Л. А.: Мы знаем, что за последнее время благодаря польско-украинским и внутренним дискуссиям украинцы многое узнали о Волыни. Проблема в том, что даже если украинские элиты начинают понимать глубину проблемы, на интеллектуальном поле первую скрипку продолжают играть историки, которые придерживаются националистической интерпретации событий прошлого. Видна тенденция к релятивизации некоторых явлений, например, говорится, что, Волынская резня, конечно, была, но до этого поляки преследовали украинцев. Этот тот же механизм, с помощью которого Кремль снижает значение Катынского преступления.

 

Перед польским государством, обществом, историками стоит большая задача, наши политические интересы требуют создать противовес такому дискурсу. Мы должны убедить украинцев, что польский подход к Волынской резне, который лучше всего сформулировал профессор Гжегож Мотыка (Grzegorz Motyka), исходит не из желания навязать другим свою версию истории, а основан на научных исследованиях.
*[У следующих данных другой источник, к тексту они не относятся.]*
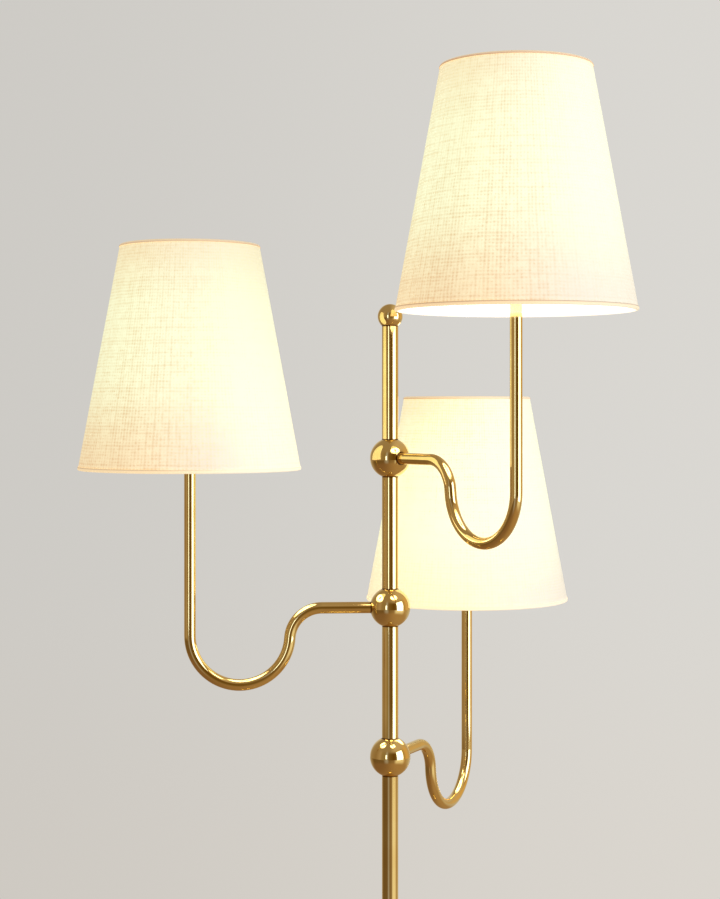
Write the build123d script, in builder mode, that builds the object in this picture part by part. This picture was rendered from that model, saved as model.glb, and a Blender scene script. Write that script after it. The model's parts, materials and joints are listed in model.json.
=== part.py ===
from build123d import *

import os
from math import acos, asin, atan, atan2, cos, degrees, hypot, radians, sin, sqrt, tan

# Tree floor lamp: a brass column with three ball hubs, each carrying a swan-bent arm and an empire shade.
#
# The column is a stack of brass tubes and ball hubs, clamped over one threaded rod between a nut under the
# base and the ball finial at the top. Each hub turns on that rod between two washers, up to a stop.
# Its arm runs out level, dips through a U bend and rises to a lampholder, which carries the bulb and shade.
#
# Millimetres and degrees. Origin on the floor under the column, +Z up, +X to the right, -Y to the front.
# An arm is drawn once with its hub centre at the origin and its reach along +X, and a lamp head once with
# its stem on the Z axis and the bottom rim of its shade at z = 0. Both are then set out for each arm.

os.makedirs("parts", exist_ok=True)

# ---- Overall layout ------------------------------------------------------------------------------------
overall_height = 1600.0  # floor to the top rim of the upper shade
hub_spacing = 155.0  # between neighbouring hub centres
finial_rise = 147.0  # upper hub centre to finial centre
arm_names = ("upper", "middle", "lower")
first_heading = -56.0  # the upper arm's direction, from +X
heading_step = -120.0  # from one arm to the next one down
swivel_half_range = 30.0  # each way, before a hub meets its stop

# ---- Clearances, all between facing surfaces ---------------------------------------------------------------
thread_fit = 0.05  # a thread's envelope in its hole, and soldered or glued joints
slip_fit = 0.1  # parts that slide together once
swivel_fit = 0.2  # parts that turn on each other
clip_fit = 0.2  # a snapped-in bushing, on each side of the wall it grips
stop_margin = 2.0  # degrees of turn left between a stop and its lug at the end of the travel

# ---- Column ------------------------------------------------------------------------------------------------
column_diameter = 17.0
column_wall = 1.2
rod_diameter = 10.0
rod_bore = 7.0
rod_window_diameter = 4.6  # lets a lead out of the rod into a hub
rod_foot = 1.0  # from the pad up to the rod's lower end
finial_diameter = 26.0
finial_cover = 1.0  # from the end of the finial's blind hole up to its centre
rod_end_gap = 0.5  # between the rod and the end of that blind hole

# ---- Hubs --------------------------------------------------------------------------------------------------
hub_diameter = 42.0
hub_floor = 15.0  # hub centre to the floor of the seat for a column tube
hub_cavity_diameter = 26.0
hub_cavity_height = 22.0
washer_thickness = 0.8
washer_play = 0.05  # on each face of a swivel washer
collar_diameter = 15.0
collar_height = 6.0
collar_drop = 4.0  # hub centre down to the stop collar's top face
lug_width = 5.0
lug_length = 12.0  # column axis to the tip of a stop lug
rib_width = 4.0
rib_inner_radius = 9.2  # column axis to the inner face of a stop rib
rib_height = 8.0

# ---- Arms --------------------------------------------------------------------------------------------------
arm_diameter = 12.0
arm_wall = 1.0
arm_reach = 207.0  # column axis to stem axis
arm_drop = 79.0  # hub centre down to the tube's centreline at the foot of the U
arm_bend_radius = 33.0
arm_u_radius = 51.5
arm_seat_radius = 17.5  # column axis to the tube's end inside its hub
hub_spigot_diameter = 8.0
hub_spigot_bore = 5.0
hub_spigot_length = 4.9
stem_spigot_diameter = 10.0
stem_spigot_bore = 6.0
stem_spigot_length = 9.0
plug_length = 4.0
lead_width = 3.6
lead_thickness = 2.0
lead_start = 8.0  # column axis to the inner end of an arm's lead
column_lead_diameter = 6.2
column_lead_tail_diameter = 3.6
column_lead_tail_reach = 6.5  # column axis to the end of a tail

# ---- Lampholder, with heights from the shade's bottom rim -----------------------------------------------------
shade_rise = 143.0  # hub centre up to the shade's bottom rim
stem_top = 20.0
cup_height = 12.0
cup_wall = 1.0
cup_corner = 8.0
body_diameter = 38.0
body_shoulder = 57.0  # where the shade carrier rests
body_top = 71.0
body_neck_diameter = 34.4
body_chamfer = 7.0
chamber_diameter = 26.0
chamber_floor = 30.0
chamber_top = 42.0
holder_floor = 45.0
contact_shell_diameter = 28.0
contact_shell_wall = 0.6
contact_shell_top = 69.0
contact_tab_diameter = 8.0
contact_tab_thickness = 1.5
lead_end = 36.0
knob_height = 36.0
knob_shaft_diameter = 4.0
knob_cam_diameter = 8.0
knob_cam_thickness = 2.0
knob_cam_start = 10.0  # stem axis to the inner face of the switch cam
knob_start = 21.5  # stem axis to the inner face of the knob
knob_length = 13.5
knob_diameter = 11.0
knob_edge = 1.0
knob_flutes = 10
knob_flute_diameter = 1.8

# ---- Shade, its carrier and its nut ----------------------------------------------------------------------------
shade_bottom_diameter = 230.0
shade_top_diameter = 144.0
shade_height = 232.0
hem_thickness = 0.6
hem_height = 4.0
fabric_thickness = 0.7
liner_thickness = 0.5
wire_diameter = 3.0  # of the top and bottom rings
spoke_wire_diameter = 2.4
fitter_diameter = 52.0
fitter_thickness = 1.6
spoke_count = 3
spoke_elbow_radius = 52.0  # stem axis to where a spoke turns up
spoke_bend_radius = 10.0
nut_diameter = 44.0
nut_height = 7.0
nut_notches = 16
nut_notch_diameter = 2.0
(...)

Если украинцы смогут принять это, им будет проще функционировать в мире и находить союзников.

 

Ту же стратегию следует избрать Польше. Я считаю, что в XX веке мы, как народ, в целом проявили себя неплохо, в нашей истории есть много славных моментов, поэтому будет политически верно всегда и всюду показывать пример умения осмыслить свое прошлое. Если мы сумеем осудить (довольно, впрочем, немногочисленные) постыдные инциденты или преступления, которые совершала польская армия, назвать вещи своими именами, нашим соседям, в том числе борющейся за выживание Украине, будет легче разобраться со своим сложным прошлым. Возможно, с ним захотят разобраться и россияне. Вспомним слова Юзефа Шуйского (Józef Szujski): «фальшивая история порождает фальшивую политику».